The Gap That Numbers Can’t Close

The harder question — the one that remains unanswered even as neural networks improve recall rates and reduce false negatives — is whether any technical system can learn to recognize what courts and lawmakers have spent decades trying to define. A meme, a parody, or a cinematic reference can be illegal to an algorithm yet lawful and socially valuable to a human reviewer, making human oversight essential not only to correct errors but to interpret culture, humor, and intent.

The next phase of ACR development moves beyond passive identification toward active contextual understanding — systems that can recognize not just what content is playing, but what purpose it serves, in what creative context, with what surrounding signals. Whether that kind of semantic awareness is achievable through machine learning, or whether it requires something closer to cultural judgment that no training dataset can fully capture, is the central open question the industry hasn’t yet answered.

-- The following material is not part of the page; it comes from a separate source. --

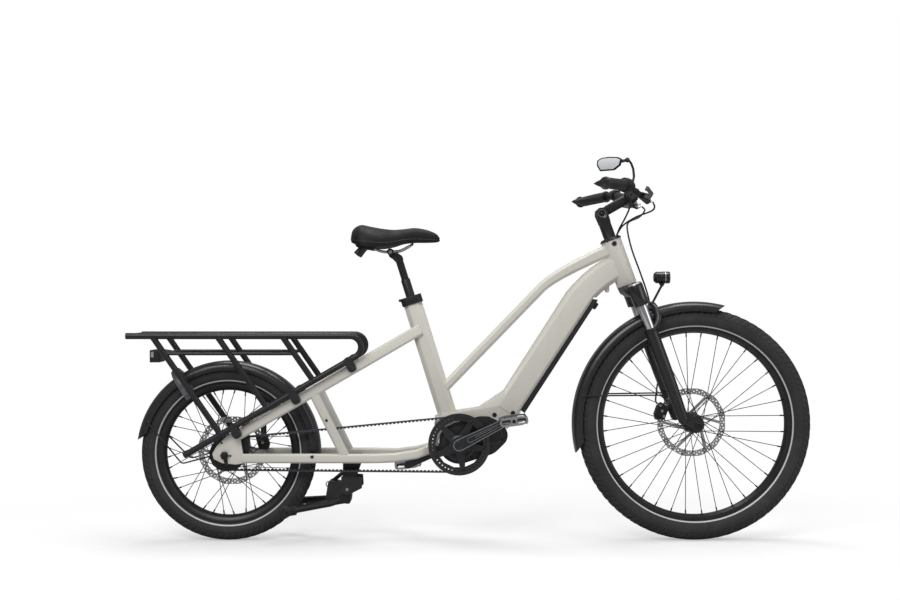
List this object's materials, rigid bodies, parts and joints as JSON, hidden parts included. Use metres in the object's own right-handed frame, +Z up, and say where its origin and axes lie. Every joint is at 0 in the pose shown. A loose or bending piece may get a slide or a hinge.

When the Algorithm Meets the Remix

There’s something fitting about the fact that the hardest cases for ACR are the ones at the very center of internet culture: the meme that quotes a film to comment on it, the slowed-down remix that elevates a forgettable track into something new, the TikTok video that stitches together clips from three different sources to make a single comic point. These are the forms of creativity most native to the platforms where ACR is most aggressively deployed. The technology was built to protect an older model of media distribution — pristine files, clear ownership, linear viewing — against the chaotic one that replaced it. Deep learning is narrowing that gap, detection by detection, but the remix will always be at least one creative step ahead of the system trying to categorize it.